* _Set task_
All of the material below is to be returned exactly.

Collection entries:
☆ ☆ ☆ ☆ ☆ ☆ ☆

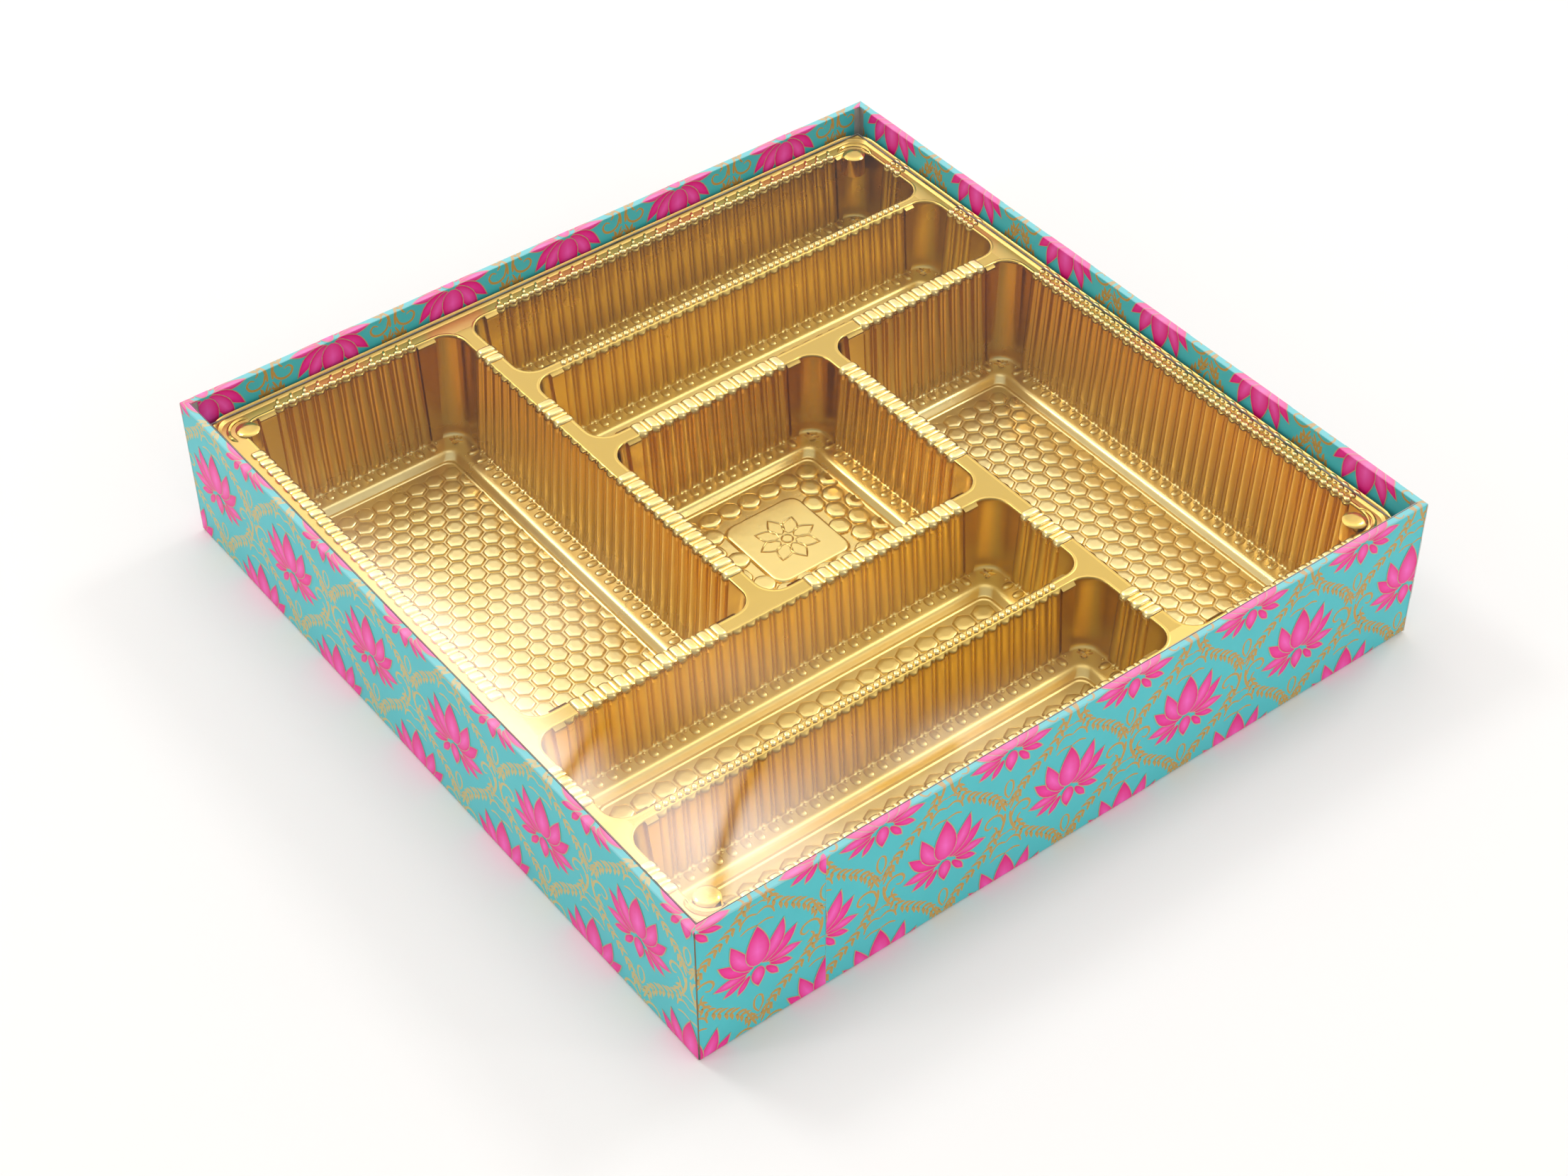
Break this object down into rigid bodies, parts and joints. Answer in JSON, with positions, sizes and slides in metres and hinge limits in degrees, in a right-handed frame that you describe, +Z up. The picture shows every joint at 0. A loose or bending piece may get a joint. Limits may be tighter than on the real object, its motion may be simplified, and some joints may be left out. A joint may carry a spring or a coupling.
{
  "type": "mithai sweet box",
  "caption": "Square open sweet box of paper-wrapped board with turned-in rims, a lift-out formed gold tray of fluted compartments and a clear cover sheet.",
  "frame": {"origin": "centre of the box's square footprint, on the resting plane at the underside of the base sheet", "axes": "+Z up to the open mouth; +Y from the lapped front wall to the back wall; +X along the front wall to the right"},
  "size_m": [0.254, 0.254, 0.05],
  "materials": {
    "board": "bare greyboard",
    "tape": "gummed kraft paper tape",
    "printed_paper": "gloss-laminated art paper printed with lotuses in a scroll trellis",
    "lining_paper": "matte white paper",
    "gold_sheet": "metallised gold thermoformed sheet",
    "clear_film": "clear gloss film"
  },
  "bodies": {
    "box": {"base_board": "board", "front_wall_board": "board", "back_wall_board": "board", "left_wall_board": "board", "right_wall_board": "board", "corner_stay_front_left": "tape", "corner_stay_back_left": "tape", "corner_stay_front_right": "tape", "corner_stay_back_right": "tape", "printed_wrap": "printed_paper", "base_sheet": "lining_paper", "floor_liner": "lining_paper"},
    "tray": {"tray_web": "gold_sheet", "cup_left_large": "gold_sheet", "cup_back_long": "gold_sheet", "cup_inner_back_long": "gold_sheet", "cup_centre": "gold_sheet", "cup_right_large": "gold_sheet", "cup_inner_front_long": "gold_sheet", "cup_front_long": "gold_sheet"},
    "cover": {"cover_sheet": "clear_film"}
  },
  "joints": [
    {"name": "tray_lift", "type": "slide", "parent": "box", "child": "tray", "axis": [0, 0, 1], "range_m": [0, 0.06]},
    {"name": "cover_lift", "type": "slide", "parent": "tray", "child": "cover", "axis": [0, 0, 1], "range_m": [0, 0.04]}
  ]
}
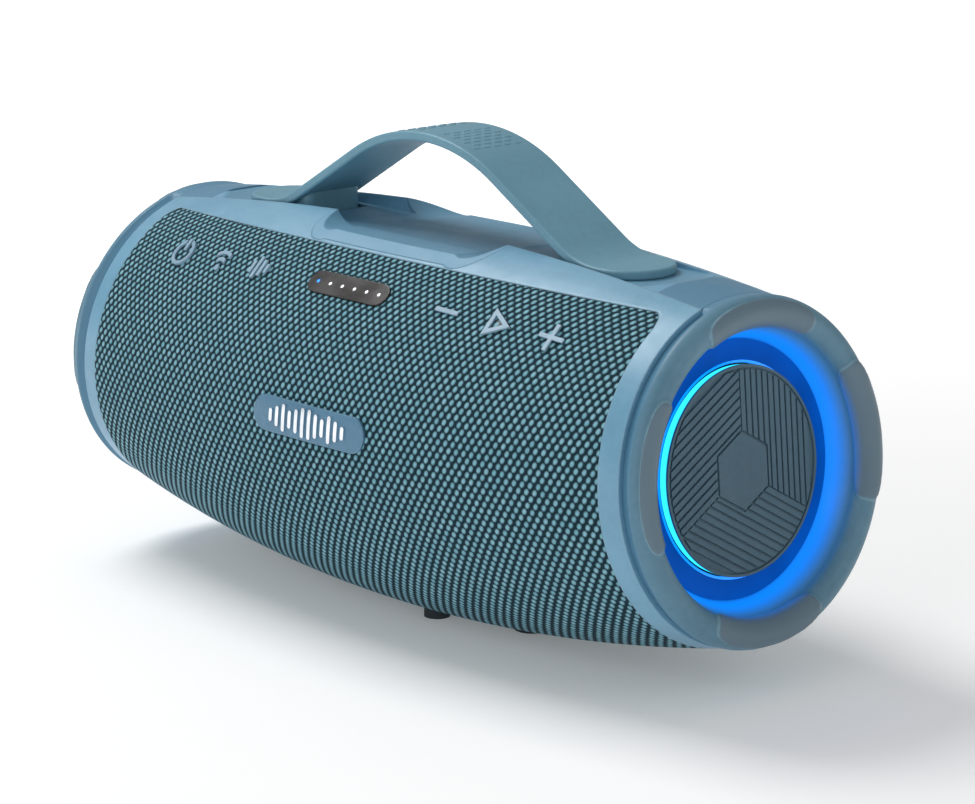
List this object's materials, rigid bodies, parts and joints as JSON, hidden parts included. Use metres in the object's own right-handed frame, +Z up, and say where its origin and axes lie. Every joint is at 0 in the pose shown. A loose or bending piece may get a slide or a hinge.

☆ ☆ ☆ ☆ ☆ ☆ ☆

* _Expected answer_
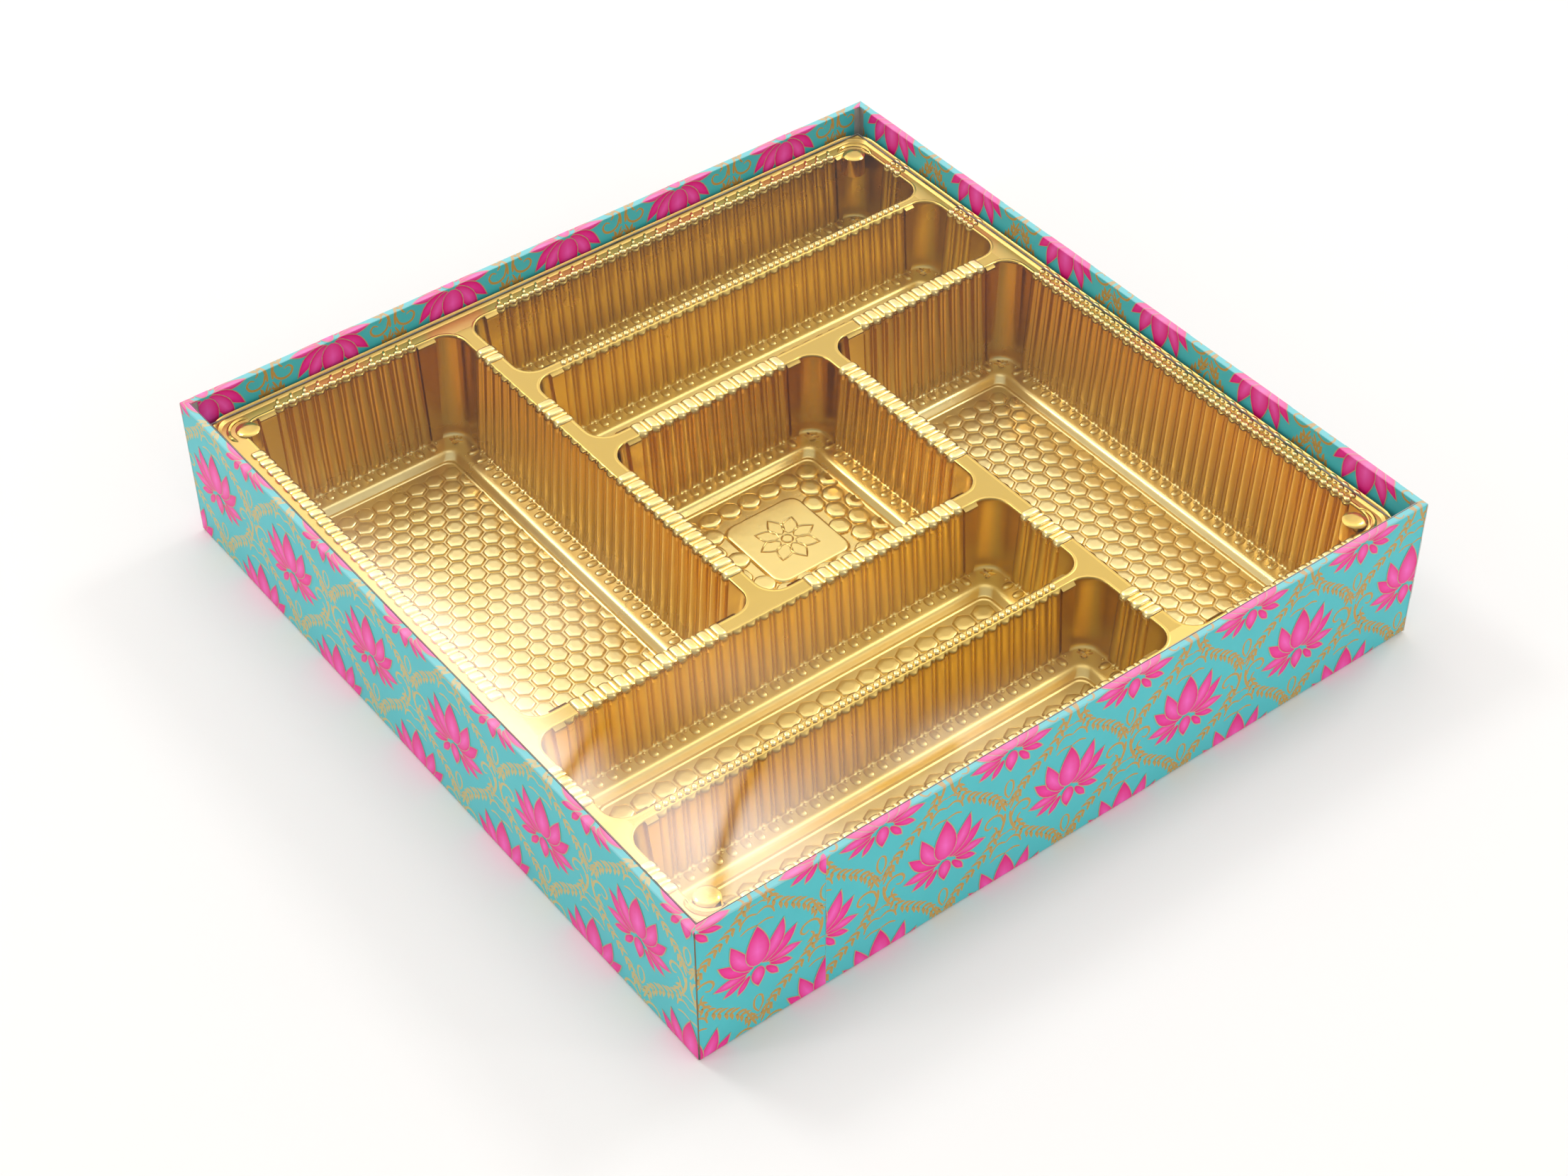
Break this object down into rigid bodies, parts and joints. Answer in JSON, with positions, sizes and slides in metres and hinge limits in degrees, in a right-handed frame that you describe, +Z up. The picture shows every joint at 0. A loose or bending piece may get a joint. Limits may be tighter than on the real object, its motion may be simplified, and some joints may be left out. A joint may carry a spring or a coupling.
{
  "type": "mithai sweet box",
  "caption": "Square open sweet box of paper-wrapped board with turned-in rims, a lift-out formed gold tray of fluted compartments and a clear cover sheet.",
  "frame": {"origin": "centre of the box's square footprint, on the resting plane at the underside of the base sheet", "axes": "+Z up to the open mouth; +Y from the lapped front wall to the back wall; +X along the front wall to the right"},
  "size_m": [0.254, 0.254, 0.05],
  "materials": {
    "board": "bare greyboard",
    "tape": "gummed kraft paper tape",
    "printed_paper": "gloss-laminated art paper printed with lotuses in a scroll trellis",
    "lining_paper": "matte white paper",
    "gold_sheet": "metallised gold thermoformed sheet",
    "clear_film": "clear gloss film"
  },
  "bodies": {
    "box": {"base_board": "board", "front_wall_board": "board", "back_wall_board": "board", "left_wall_board": "board", "right_wall_board": "board", "corner_stay_front_left": "tape", "corner_stay_back_left": "tape", "corner_stay_front_right": "tape", "corner_stay_back_right": "tape", "printed_wrap": "printed_paper", "base_sheet": "lining_paper", "floor_liner": "lining_paper"},
    "tray": {"tray_web": "gold_sheet", "cup_left_large": "gold_sheet", "cup_back_long": "gold_sheet", "cup_inner_back_long": "gold_sheet", "cup_centre": "gold_sheet", "cup_right_large": "gold_sheet", "cup_inner_front_long": "gold_sheet", "cup_front_long": "gold_sheet"},
    "cover": {"cover_sheet": "clear_film"}
  },
  "joints": [
    {"name": "tray_lift", "type": "slide", "parent": "box", "child": "tray", "axis": [0, 0, 1], "range_m": [0, 0.06]},
    {"name": "cover_lift", "type": "slide", "parent": "tray", "child": "cover", "axis": [0, 0, 1], "range_m": [0, 0.04]}
  ]
}
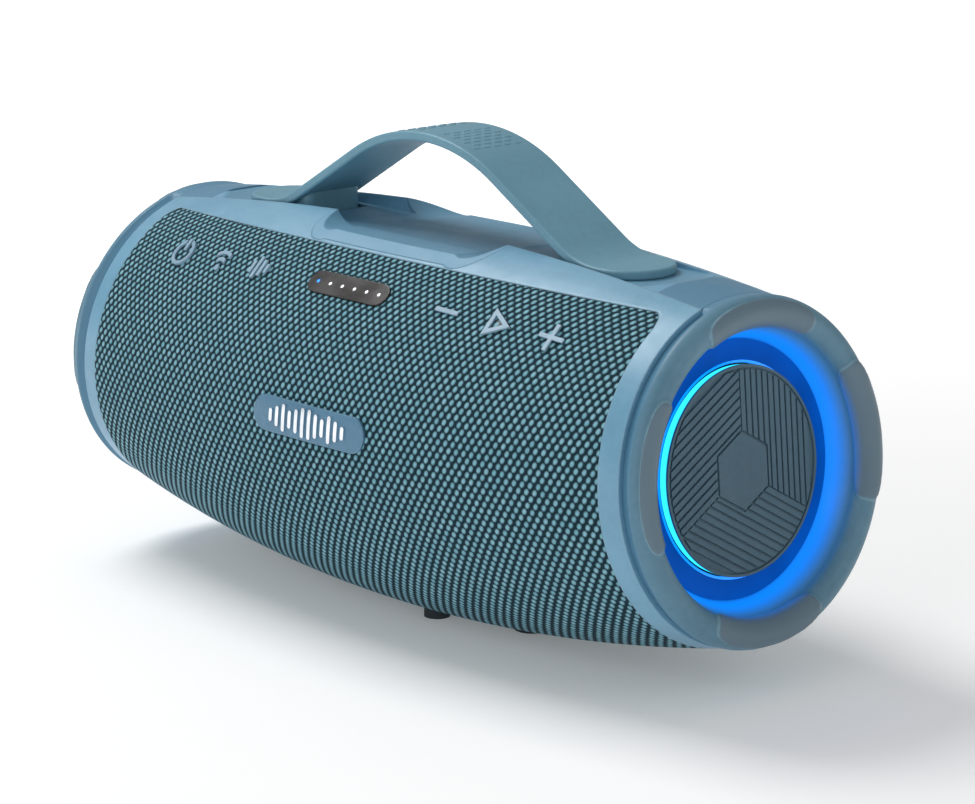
List this object's materials, rigid bodies, parts and joints as JSON, hidden parts included. Use metres in the object's own right-handed frame, +Z up, and say where its origin and axes lie. Every joint is at 0 in the pose shown. A loose or bending piece may get a slide or a hinge.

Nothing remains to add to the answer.